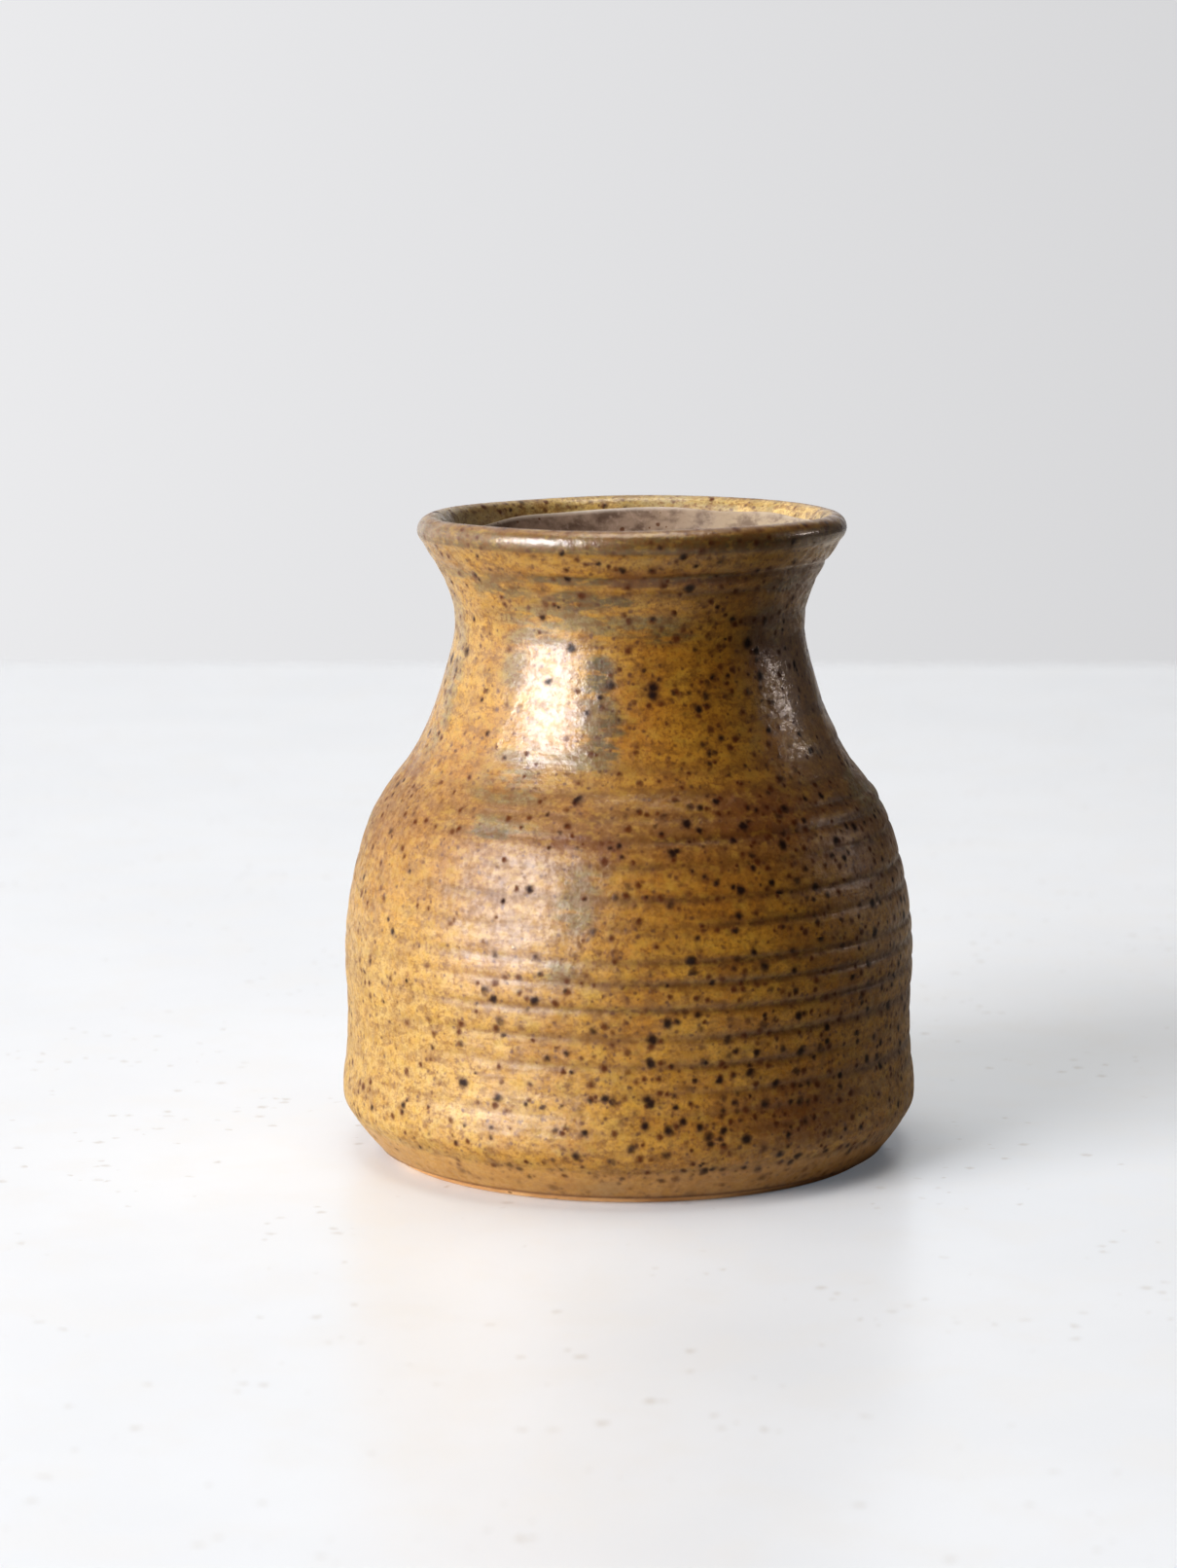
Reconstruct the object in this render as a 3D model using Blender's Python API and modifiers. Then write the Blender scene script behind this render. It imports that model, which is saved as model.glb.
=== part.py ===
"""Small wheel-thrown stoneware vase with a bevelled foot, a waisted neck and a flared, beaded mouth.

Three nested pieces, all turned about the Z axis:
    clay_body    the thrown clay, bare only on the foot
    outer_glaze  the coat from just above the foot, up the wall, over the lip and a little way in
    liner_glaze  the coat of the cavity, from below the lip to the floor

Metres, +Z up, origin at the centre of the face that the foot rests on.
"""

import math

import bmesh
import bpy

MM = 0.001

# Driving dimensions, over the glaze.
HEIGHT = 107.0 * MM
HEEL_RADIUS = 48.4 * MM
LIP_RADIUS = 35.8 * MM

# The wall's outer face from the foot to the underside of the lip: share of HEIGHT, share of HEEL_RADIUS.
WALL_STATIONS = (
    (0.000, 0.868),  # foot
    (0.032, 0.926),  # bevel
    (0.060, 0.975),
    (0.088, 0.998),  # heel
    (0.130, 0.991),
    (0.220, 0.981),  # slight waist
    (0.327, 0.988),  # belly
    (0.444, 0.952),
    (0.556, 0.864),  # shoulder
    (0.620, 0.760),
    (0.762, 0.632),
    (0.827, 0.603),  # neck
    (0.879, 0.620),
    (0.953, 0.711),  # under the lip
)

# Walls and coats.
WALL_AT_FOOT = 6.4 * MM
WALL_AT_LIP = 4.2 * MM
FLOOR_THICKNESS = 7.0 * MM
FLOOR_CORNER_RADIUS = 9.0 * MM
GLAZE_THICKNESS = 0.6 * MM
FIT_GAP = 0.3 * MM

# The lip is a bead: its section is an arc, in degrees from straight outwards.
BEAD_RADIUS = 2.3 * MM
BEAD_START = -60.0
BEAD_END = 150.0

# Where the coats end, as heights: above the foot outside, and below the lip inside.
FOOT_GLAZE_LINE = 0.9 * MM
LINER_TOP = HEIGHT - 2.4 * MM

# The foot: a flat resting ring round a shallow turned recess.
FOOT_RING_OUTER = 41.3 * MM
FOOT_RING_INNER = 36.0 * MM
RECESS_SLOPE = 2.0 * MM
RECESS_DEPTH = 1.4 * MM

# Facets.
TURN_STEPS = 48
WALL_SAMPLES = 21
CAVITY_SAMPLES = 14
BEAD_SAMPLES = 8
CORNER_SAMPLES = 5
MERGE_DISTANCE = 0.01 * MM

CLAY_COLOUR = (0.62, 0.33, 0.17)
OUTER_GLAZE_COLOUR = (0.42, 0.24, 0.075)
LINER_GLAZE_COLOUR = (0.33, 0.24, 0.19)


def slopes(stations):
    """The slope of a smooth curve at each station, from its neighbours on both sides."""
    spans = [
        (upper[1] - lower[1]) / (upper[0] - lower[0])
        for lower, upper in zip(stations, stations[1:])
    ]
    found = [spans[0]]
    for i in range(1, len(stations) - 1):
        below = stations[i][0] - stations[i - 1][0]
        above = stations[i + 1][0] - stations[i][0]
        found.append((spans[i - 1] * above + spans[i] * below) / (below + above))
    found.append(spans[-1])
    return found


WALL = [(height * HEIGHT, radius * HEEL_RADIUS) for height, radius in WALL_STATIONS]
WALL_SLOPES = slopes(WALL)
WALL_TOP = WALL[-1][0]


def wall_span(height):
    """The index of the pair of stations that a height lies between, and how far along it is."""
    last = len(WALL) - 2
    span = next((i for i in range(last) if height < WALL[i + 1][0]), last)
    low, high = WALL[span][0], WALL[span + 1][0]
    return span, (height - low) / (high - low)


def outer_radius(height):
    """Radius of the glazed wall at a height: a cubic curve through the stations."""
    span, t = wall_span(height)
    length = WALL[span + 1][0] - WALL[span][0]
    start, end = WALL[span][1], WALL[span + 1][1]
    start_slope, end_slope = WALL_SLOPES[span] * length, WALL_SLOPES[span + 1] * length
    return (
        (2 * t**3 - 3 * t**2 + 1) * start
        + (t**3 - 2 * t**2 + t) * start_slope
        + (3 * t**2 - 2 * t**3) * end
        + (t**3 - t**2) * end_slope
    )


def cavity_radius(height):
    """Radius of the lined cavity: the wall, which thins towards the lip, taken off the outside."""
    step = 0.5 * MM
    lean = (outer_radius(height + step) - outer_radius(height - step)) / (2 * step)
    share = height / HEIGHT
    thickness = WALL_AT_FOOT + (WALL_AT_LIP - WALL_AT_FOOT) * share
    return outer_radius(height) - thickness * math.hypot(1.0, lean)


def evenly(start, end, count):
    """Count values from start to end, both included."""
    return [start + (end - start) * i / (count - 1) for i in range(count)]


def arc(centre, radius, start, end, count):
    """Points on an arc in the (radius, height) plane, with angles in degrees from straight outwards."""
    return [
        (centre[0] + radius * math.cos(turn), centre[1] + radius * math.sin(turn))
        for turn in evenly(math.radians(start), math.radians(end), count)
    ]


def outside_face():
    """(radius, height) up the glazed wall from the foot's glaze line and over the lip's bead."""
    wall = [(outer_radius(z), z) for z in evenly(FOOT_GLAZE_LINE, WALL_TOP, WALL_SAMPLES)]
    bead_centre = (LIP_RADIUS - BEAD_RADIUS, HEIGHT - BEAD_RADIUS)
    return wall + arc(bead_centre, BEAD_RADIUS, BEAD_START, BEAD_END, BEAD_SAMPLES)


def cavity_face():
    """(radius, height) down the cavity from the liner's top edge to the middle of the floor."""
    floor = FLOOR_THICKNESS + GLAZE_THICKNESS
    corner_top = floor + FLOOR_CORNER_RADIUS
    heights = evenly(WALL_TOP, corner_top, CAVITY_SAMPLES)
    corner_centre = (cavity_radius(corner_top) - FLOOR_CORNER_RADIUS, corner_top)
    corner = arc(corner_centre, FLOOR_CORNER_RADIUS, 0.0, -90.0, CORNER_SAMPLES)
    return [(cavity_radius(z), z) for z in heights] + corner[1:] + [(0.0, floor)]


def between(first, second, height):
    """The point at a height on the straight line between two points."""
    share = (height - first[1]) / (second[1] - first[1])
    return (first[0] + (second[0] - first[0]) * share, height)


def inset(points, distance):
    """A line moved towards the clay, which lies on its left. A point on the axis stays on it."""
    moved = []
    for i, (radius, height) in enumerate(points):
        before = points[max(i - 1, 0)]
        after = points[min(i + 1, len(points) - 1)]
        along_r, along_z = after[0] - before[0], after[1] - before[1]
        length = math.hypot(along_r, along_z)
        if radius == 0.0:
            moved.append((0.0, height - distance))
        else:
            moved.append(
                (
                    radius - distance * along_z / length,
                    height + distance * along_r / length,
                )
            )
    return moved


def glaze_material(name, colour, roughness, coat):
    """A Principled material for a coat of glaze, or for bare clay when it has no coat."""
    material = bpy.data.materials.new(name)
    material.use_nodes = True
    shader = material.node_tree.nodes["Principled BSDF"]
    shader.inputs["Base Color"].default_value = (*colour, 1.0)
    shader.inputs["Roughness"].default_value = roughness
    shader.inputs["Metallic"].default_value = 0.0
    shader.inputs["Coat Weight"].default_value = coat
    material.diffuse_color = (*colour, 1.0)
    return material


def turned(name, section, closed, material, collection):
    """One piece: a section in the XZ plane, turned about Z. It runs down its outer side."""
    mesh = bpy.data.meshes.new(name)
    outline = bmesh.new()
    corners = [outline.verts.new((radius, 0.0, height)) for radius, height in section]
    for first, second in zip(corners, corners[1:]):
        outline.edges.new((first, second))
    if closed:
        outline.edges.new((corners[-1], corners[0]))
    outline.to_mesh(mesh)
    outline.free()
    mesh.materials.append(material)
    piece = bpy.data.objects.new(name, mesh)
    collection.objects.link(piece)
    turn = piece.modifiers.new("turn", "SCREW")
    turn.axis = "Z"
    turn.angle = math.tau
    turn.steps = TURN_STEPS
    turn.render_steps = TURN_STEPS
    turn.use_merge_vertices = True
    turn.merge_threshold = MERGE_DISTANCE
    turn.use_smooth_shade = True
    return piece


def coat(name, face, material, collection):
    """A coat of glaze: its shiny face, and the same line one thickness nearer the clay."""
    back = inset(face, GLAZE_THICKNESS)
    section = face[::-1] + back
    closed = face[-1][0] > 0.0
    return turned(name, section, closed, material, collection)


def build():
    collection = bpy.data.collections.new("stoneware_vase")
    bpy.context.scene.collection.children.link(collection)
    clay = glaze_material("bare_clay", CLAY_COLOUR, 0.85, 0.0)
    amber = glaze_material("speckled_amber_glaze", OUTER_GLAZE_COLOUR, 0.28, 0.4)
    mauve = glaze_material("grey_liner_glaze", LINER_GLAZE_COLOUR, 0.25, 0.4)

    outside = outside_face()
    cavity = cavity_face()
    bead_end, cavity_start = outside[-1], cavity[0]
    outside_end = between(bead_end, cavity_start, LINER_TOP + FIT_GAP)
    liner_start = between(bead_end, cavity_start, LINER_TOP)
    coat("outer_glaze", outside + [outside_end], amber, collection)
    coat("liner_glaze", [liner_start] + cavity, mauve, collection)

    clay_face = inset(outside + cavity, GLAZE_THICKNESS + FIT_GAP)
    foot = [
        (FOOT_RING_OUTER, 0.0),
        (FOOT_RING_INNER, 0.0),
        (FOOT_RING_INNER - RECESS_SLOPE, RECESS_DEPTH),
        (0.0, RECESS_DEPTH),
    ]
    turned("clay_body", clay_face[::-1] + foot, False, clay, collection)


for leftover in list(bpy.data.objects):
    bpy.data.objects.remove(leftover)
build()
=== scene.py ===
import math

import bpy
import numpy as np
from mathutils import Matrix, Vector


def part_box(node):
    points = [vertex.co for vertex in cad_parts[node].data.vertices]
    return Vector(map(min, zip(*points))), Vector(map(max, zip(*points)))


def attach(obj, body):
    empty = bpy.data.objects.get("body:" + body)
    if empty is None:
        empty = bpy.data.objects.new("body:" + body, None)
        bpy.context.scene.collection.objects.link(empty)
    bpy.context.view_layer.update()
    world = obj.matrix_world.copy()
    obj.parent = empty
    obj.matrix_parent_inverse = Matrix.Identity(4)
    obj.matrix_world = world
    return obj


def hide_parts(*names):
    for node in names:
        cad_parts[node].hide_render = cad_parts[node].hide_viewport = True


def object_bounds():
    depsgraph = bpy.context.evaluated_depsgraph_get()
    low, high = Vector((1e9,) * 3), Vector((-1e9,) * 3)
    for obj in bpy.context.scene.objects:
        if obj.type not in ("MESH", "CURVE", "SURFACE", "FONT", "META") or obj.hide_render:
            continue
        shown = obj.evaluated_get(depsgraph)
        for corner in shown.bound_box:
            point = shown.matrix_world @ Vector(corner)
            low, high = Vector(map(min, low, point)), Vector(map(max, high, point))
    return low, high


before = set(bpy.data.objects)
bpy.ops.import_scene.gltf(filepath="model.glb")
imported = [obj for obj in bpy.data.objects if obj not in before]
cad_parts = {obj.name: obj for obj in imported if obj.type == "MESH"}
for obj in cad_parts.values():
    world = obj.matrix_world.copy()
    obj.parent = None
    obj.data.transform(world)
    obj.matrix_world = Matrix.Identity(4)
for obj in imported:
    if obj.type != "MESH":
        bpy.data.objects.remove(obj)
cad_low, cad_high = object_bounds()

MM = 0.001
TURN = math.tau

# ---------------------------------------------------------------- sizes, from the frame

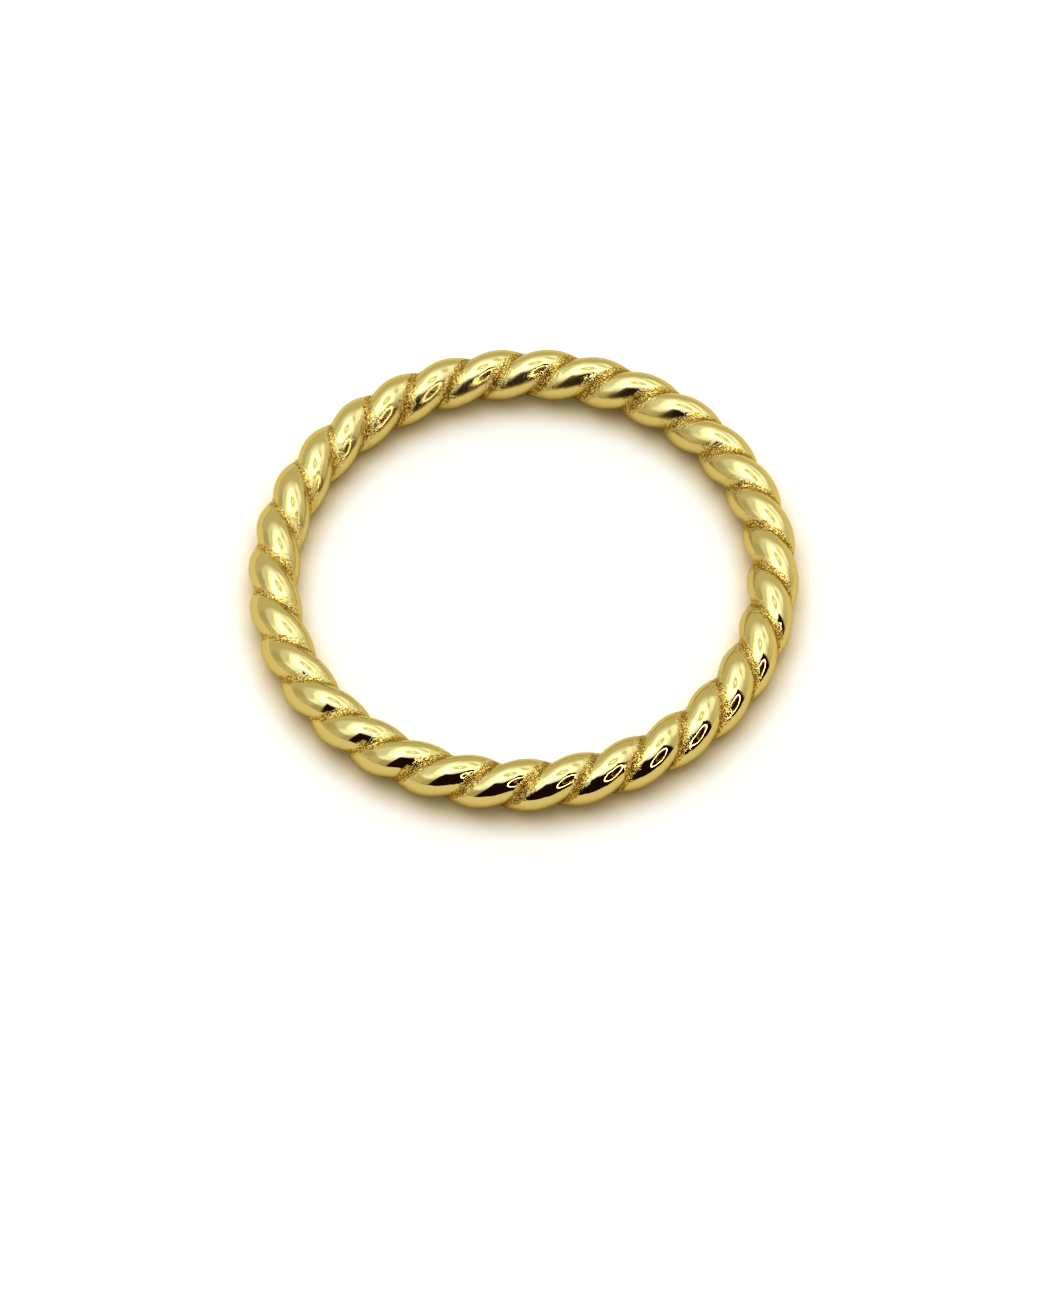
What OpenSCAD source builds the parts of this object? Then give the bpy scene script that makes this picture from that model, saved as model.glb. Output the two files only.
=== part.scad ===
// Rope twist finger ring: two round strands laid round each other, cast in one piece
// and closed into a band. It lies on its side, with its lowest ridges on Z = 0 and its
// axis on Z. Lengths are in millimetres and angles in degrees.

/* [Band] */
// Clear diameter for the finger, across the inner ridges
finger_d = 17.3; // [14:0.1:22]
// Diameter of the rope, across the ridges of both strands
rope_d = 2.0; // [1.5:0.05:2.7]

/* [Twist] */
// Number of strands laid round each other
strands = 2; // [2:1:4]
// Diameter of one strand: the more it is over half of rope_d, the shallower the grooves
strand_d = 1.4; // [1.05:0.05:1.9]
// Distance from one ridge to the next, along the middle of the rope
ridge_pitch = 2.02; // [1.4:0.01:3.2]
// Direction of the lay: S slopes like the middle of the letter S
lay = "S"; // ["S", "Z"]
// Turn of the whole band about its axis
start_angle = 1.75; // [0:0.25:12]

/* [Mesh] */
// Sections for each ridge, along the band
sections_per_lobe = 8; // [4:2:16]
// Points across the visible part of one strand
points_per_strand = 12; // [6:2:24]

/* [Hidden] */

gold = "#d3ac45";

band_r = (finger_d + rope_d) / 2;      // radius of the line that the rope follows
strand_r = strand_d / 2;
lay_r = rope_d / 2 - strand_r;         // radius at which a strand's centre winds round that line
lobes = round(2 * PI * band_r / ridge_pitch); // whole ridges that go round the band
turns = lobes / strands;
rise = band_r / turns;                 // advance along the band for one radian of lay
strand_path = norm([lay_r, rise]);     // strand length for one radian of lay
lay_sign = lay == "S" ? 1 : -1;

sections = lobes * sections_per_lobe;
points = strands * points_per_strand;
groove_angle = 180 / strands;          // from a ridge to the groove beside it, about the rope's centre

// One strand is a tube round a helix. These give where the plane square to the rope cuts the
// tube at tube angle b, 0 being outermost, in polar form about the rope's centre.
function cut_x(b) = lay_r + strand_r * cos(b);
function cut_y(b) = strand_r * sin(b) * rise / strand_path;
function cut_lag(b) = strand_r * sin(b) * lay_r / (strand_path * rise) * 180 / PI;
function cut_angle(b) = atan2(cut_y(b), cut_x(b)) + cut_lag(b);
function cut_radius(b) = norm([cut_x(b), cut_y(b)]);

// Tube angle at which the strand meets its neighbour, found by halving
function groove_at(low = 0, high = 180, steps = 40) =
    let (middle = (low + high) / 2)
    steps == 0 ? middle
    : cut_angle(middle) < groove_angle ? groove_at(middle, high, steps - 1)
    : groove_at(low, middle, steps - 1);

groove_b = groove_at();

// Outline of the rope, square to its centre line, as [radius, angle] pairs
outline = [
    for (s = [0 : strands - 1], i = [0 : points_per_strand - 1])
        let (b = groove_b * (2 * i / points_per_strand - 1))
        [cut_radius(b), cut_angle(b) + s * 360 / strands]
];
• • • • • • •
EXERCISE PROMPT: Using the data above, transcribe the lines that run from the line with "obj.matrix_world = Matrix.Identity(4)" to the line with "from the frame", both ends kept, and output nothing else.

ANSWER TO THE PROBLEM:
    obj.matrix_world = Matrix.Identity(4)
for obj in imported:
    if obj.type != "MESH":
        bpy.data.objects.remove(obj)
cad_low, cad_high = object_bounds()

MM = 0.001
TURN = math.tau

# ---------------------------------------------------------------- sizes, from the frame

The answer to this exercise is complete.